The film takes place on June 13, 1980 and in 2009.

It shares screenwriters with Freddy Vs. Jason, who had previously turned down the chance to do a Freddy Vs. Jason sequel. Damian Shannon and Mark Swift, as a result of the legal delays, Friday the 13th lost its original director (Jonathan Liebesman) and screenwriter (Mark Wheaton). Freddy Vs. Jason writers Mark Swift and Damian Shannon, who had earned their first writing credit with Freddy Vs. Jason but had yet to get another script onto the screen, were brought in to replace Wheaton. Both grew up huge Jason/Freddy fans, but their Freddy Vs. Jason script was largely re-written by David S. Goyer, who went uncredited, and the far campier film that came out of that was not to their liking. Still, New Line actually offered them the chance to pitch ideas for a Freddy Vs. Jason 2, which they turned down, according to Shannon, because “we thought maybe somebody else should tackle it because we shot our wad so to speak. Every idea we had about that was in the first. I don’t know what we could have done with a second one.”

Mark Wheaton’s original pitch to New Line was to reboot the series with “a new Part V,” ignoring the original “New Beginning” and everything that happened after while featuring a prologue showing Jason Voorhees witnessing the murder of his mother. The characters who come to Crystal Lake then know of Jason as they did in Friday the 13th Parts 2, 3-D, and IV, but Voorhees is not yet supernatural as he is beginning with Part VI (or is a demon worm, or has gone to space, etc.). To further suit the needs of a reboot, Wheaton had Voorhees in first the canvas bag as he was in Part 2 only to replace it with the hockey mask halfway through the film.

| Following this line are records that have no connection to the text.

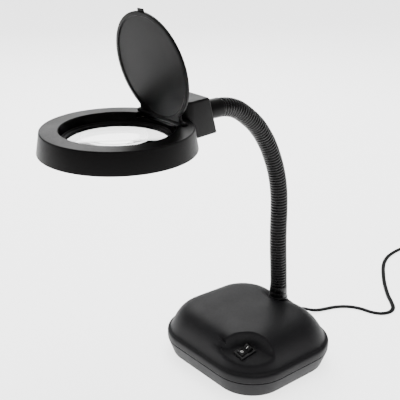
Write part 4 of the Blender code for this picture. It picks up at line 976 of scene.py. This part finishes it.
def windingTree():
    # Geometry Nodes: a wire wound round a centreline over a plain core
    tree = bpy.data.node_groups.new("neckWinding", "GeometryNodeTree")
    face = tree.interface
    face.new_socket("Geometry", in_out="INPUT", socket_type="NodeSocketGeometry")
    for name in ("Pitch", "Wind Radius", "Wire Radius", "Core Radius", "First Turn"):
        face.new_socket(name, in_out="INPUT", socket_type="NodeSocketFloat")
    face.new_socket("Points", in_out="INPUT", socket_type="NodeSocketInt")
    face.new_socket("Finish", in_out="INPUT", socket_type="NodeSocketMaterial")
    face.new_socket("Geometry", in_out="OUTPUT", socket_type="NodeSocketGeometry")
    given = addNode(tree, "NodeGroupInput").outputs
    fine = addNode(tree, "GeometryNodeResampleCurve", {"mode": "COUNT"},
                   {"Curve": given["Geometry"], "Count": given["Points"]})
    along = addNode(tree, "GeometryNodeSplineParameter").outputs["Length"]
    turns = calculate(tree, "ADD", calculate(tree, "DIVIDE", along, given["Pitch"]), given["First Turn"])
    angle = calculate(tree, "MULTIPLY", turns, 2 * math.pi)
    heading = addNode(tree, "GeometryNodeInputTangent").outputs[0]
    across = addNode(tree, "ShaderNodeVectorMath", {"operation": "CROSS_PRODUCT", 1: (1, 0, 0)}, {0: heading})
    first = addNode(tree, "ShaderNodeVectorMath", {"operation": "SCALE", 0: (1, 0, 0)},
                    {"Scale": calculate(tree, "COSINE", angle)})
    second = addNode(tree, "ShaderNodeVectorMath", {"operation": "SCALE"},
                     {0: across.outputs[0], "Scale": calculate(tree, "SINE", angle)})
    away = addNode(tree, "ShaderNodeVectorMath", {"operation": "ADD"},
                   {0: first.outputs[0], 1: second.outputs[0]})
    offset = addNode(tree, "ShaderNodeVectorMath", {"operation": "SCALE"},
                     {0: away.outputs[0], "Scale": given["Wind Radius"]})
    helix = addNode(tree, "GeometryNodeSetPosition", {},
                    {"Geometry": fine.outputs[0], "Offset": offset.outputs[0]})
    wire = addNode(tree, "GeometryNodeCurvePrimitiveCircle", {"mode": "RADIUS", "Resolution": 10},
                   {"Radius": given["Wire Radius"]})
    wound = addNode(tree, "GeometryNodeCurveToMesh", {"Fill Caps": True},
                    {"Curve": helix.outputs[0], "Profile Curve": wire.outputs[0]})
    coarse = addNode(tree, "GeometryNodeResampleCurve", {"mode": "COUNT", "Count": 16},
                     {"Curve": given["Geometry"]})
    bore = addNode(tree, "GeometryNodeCurvePrimitiveCircle", {"mode": "RADIUS", "Resolution": 28},
                   {"Radius": given["Core Radius"]})
    core = addNode(tree, "GeometryNodeCurveToMesh", {"Fill Caps": True},
                   {"Curve": coarse.outputs[0], "Profile Curve": bore.outputs[0]})
    joined = addNode(tree, "GeometryNodeJoinGeometry")
    tree.links.new(core.outputs[0], joined.inputs[0])
    tree.links.new(wound.outputs[0], joined.inputs[0])
    real = addNode(tree, "GeometryNodeRealizeInstances", {}, {"Geometry": joined.outputs[0]})
    finished = addNode(tree, "GeometryNodeSetMaterial", {},
                       {"Geometry": real.outputs[0], "Material": given["Finish"]})
    addNode(tree, "NodeGroupOutput", {}, {0: finished.outputs[0]})
    return tree


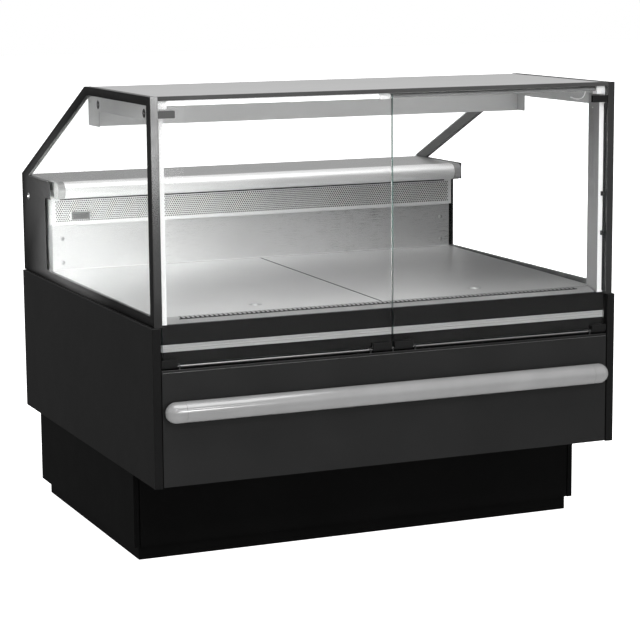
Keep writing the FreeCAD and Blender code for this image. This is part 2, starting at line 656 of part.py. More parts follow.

The character Richie was one of a few characters to have CGI effects added into his death. Derek Mears (Jason) was holding only the handle with half the blade of the fake machete, making it look like it impaled Richie’s (Ben Feldman’s) head. The visual effects crew digitally superimposed the fake machete to look like it was a completely bladed weapon in the final film. Director Marcus Nispel usually allowed minimal use of CGI effects into his films.